Something that Milholland is seeing a lot more of is a sink base that features doors up high with a drawer below. “You no longer have the false drawer front on top, and it makes better use of the space,” he offers. “And, it gives people a wide drawer for added storage.”
With regard to vanity design, styles are simple and straightforward, with little ornamentation and clean lines.
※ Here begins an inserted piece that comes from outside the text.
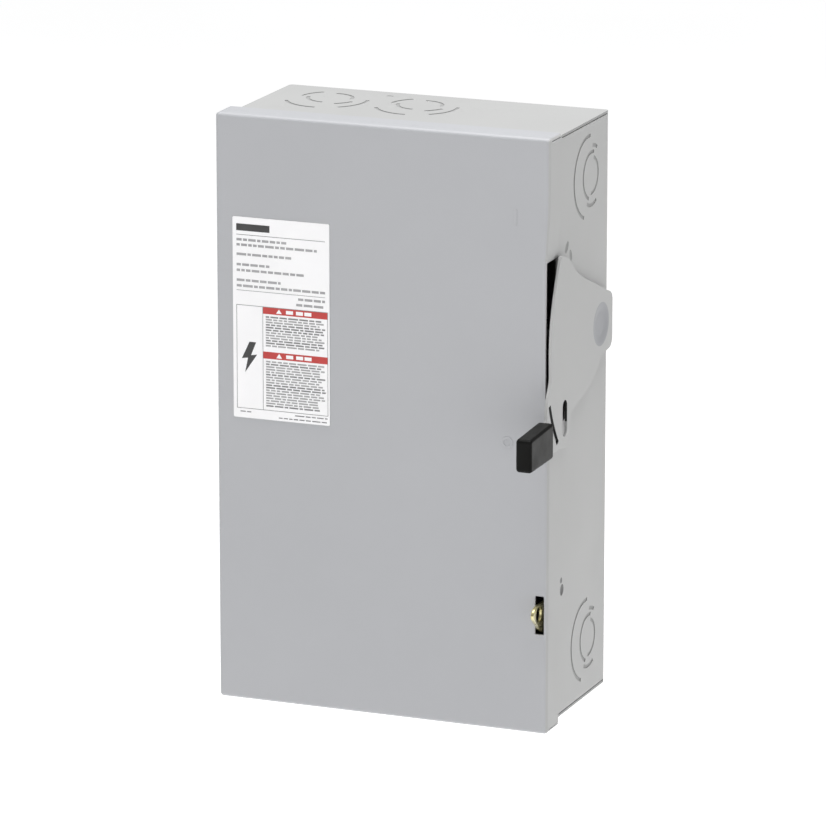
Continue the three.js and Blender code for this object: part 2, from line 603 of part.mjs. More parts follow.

The colors are the same.
“If the vanity is stained, it’s a darker stain,” offers Milholland.
“You won’t see natural woods or medium tones.”
“Stains for vanities are definitely more in the brown tones, such as truffle or espresso,” confirms Menta. “We’re not seeing that reddish-toned cherry anymore.”
She also notes the use of painted finishes at the other end of the spectrum. “We’re also doing a lot of cream-colored finishes, usually with a mocha glaze to highlight moldings and other areas on the cabinet,” she reports.
Menta believes this trend “allows you to play a lot more with color. I’m not married into going into reds or oranges.”
In truth, “there’s no rule of thumb anymore,” Menta stresses. “Everything is so ala carte that things become blended together – kind of like a melting pot.”